◆ Provided material:
-- Start --

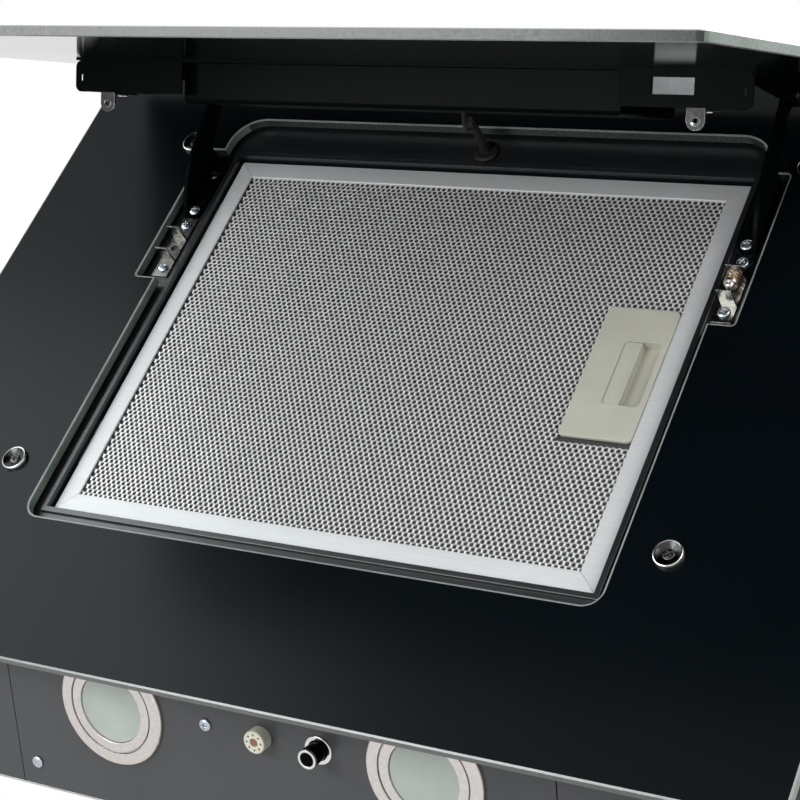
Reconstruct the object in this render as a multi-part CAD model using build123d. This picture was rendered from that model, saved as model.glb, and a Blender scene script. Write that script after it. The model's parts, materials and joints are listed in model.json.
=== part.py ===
from build123d import *
import math
import os

os.makedirs("parts", exist_ok=True)

# A slanted wall mount range hood with its front glass door swung open. Sizes in millimetres.
# The wall is the plane y = 0 and the room lies towards -y. The origin is the middle of the wall fixing holes.
# The slant frame lies on the outer face of the fixed glass: x to the right, u up the glass and n out of it.

# Fixed glass
slant_angle = 35.0
glass_width = 600.0
glass_height = 450.0
glass_thickness = 6.0
glass_corner = 3.0
glass_edge_reach = 100.0
glass_edge_drop = 180.0

# Sheet metal, clearances, and a reach that passes any piece
sheet = 1.2
thin_sheet = 1.0
running_gap = 0.05
seat_gap = 0.3
slide_gap = 0.5
beyond = 900.0

# Grease filter
filter_width = 342.0
filter_height = 267.3
filter_depth = 9.0
filter_low_edge = 101.0
filter_border = 12.0
filter_rear_border = 9.0
filter_wall = 1.0
filter_sink = 2.6
filter_tab_height = 30.0
filter_tab_reach = 4.5
filter_tab_thickness = 1.6
filter_tab_spread = 170.0
mesh_thickness = 1.0
front_mesh_columns = 18
front_mesh_rows = 14
rear_mesh_columns = 8
rear_mesh_rows = 6
mesh_gap_share = 0.62
core_thickness = 1.5

# Cut-out of the fixed glass, measured round the filter
cutout_side_margin = 9.0
cutout_low_margin = 12.0
cutout_top_margin = 26.7
cutout_low_corner = 10.0
cutout_top_corner = 20.0
pocket_depth = 15.0
pocket_height = 104.5
pocket_top_drop = 26.5
pocket_corner = 2.0

# Seal, front panel and filter bay
seal_thickness = 2.0
seal_width = 20.0
seal_margin = 5.0
bay_gap = 1.5
hem_width = 3.5
hem_height = 1.8
bay_seat_width = 8.0

# Cup washers and screws of the glass
glass_screw_side = 26.0
glass_screw_low = 34.0
glass_screw_top = 22.0
cup_radius = 8.0
cup_height = 2.6
glass_hole_radius = 4.0
screw_shank_radius = 2.0
screw_shank_length = 14.0

# Body behind the glass
glass_overhang = 3.0
underside_recess = 35.0
body_height = 330.0

# Wall fixing
wall_hole_radius = 4.0
wall_spacing_x = 400.0
wall_spacing_z = 150.0

# Underside
centre_panel_width = 344.0
seam_gap = 0.6
lamp_spacing = 198.0
lamp_from_wall = 62.0
lamp_trim_radius = 34.0
lamp_trim_inner = 27.0
lamp_trim_height = 2.5
lamp_ring_inner = 20.5
lamp_ring_depth = 5.0
lamp_can_wall = 0.8
lamp_can_height = 26.0
lamp_lens_thickness = 2.0
control_from_wall = 64.0
control_pitch = 36.0
dial_radius = 6.5
dial_height = 7.0
dial_dots = 8
dial_dot_radius = 0.55
dial_shaft_radius = 3.0
button_radius = 5.4
button_height = 12.0
button_travel = 2.5
button_ring_width = 1.4
bezel_width = 2.4
bezel_height = 1.6
switch_size = 24.0
switch_height = 16.0

# Pocket screws
pocket_screw_radius = 3.5
pocket_screw_height = 2.0
pocket_shank_radius = 1.6
pocket_shank_length = 8.0

# Hinge
hinge_above_cutout = 12.0
hinge_standoff = 22.0
door_open_angle = 48.0
hinge_web_x = 187.0
hinge_web_thickness = 2.5
hinge_boss_radius = 7.0
hinge_foot_thickness = 2.0
hinge_foot_width = 11.5
hinge_foot_low = 322.0
hinge_foot_high = 352.0
hinge_pin_radius = 3.0
hinge_pin_head = 5.0
hinge_washer_thickness = 1.4
hinge_arm_thickness = 2.5
hinge_arm_length = 60.0
hinge_arm_flange = 14.5

# Door
door_width = 564.0
door_above_hinge = 18.0
door_below_hinge = 347.0
door_glass_thickness = 5.0
door_glass_corner = 4.0
door_glass_gap = 8.0
rail_half_width = 213.0
rail_low = 117.0
rail_high = 62.0
rail_web_height = 18.3
rail_left_web_end = 135.0
rail_corner = 4.0
rail_flange = 21.0
rail_slot_width = 1.6
rail_slot_height = 3.6
rail_slot_inset = 4.4
rail_slot_drop = 10.0
window_from_end = 31.3
window_width = 23.4
window_height = 8.6
window_drop = 3.3
control_case_width = 277.4
control_case_low = 109.0
control_case_high = 40.0
control_case_height = 23.3
control_case_corner = 3.0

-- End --

◆ Task prompt: Exactly as they stand, set down the lines from the top of the data through the line with "core_thickness = 1.5".

◆ Output below:
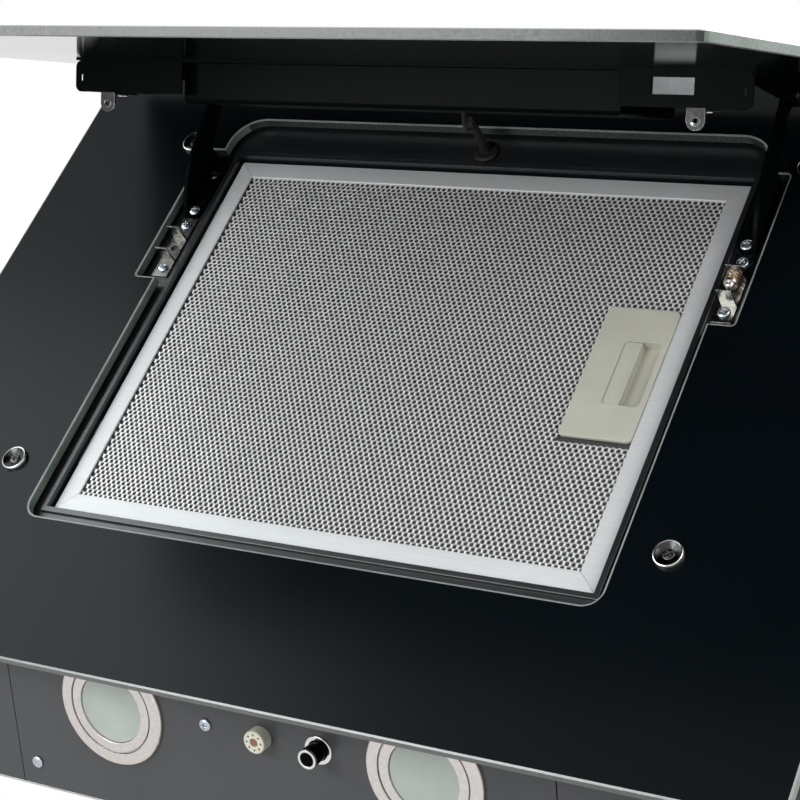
Reconstruct the object in this render as a multi-part CAD model using build123d. This picture was rendered from that model, saved as model.glb, and a Blender scene script. Write that script after it. The model's parts, materials and joints are listed in model.json.
=== part.py ===
from build123d import *
import math
import os

os.makedirs("parts", exist_ok=True)

# A slanted wall mount range hood with its front glass door swung open. Sizes in millimetres.
# The wall is the plane y = 0 and the room lies towards -y. The origin is the middle of the wall fixing holes.
# The slant frame lies on the outer face of the fixed glass: x to the right, u up the glass and n out of it.

# Fixed glass
slant_angle = 35.0
glass_width = 600.0
glass_height = 450.0
glass_thickness = 6.0
glass_corner = 3.0
glass_edge_reach = 100.0
glass_edge_drop = 180.0

# Sheet metal, clearances, and a reach that passes any piece
sheet = 1.2
thin_sheet = 1.0
running_gap = 0.05
seat_gap = 0.3
slide_gap = 0.5
beyond = 900.0

# Grease filter
filter_width = 342.0
filter_height = 267.3
filter_depth = 9.0
filter_low_edge = 101.0
filter_border = 12.0
filter_rear_border = 9.0
filter_wall = 1.0
filter_sink = 2.6
filter_tab_height = 30.0
filter_tab_reach = 4.5
filter_tab_thickness = 1.6
filter_tab_spread = 170.0
mesh_thickness = 1.0
front_mesh_columns = 18
front_mesh_rows = 14
rear_mesh_columns = 8
rear_mesh_rows = 6
mesh_gap_share = 0.62
core_thickness = 1.5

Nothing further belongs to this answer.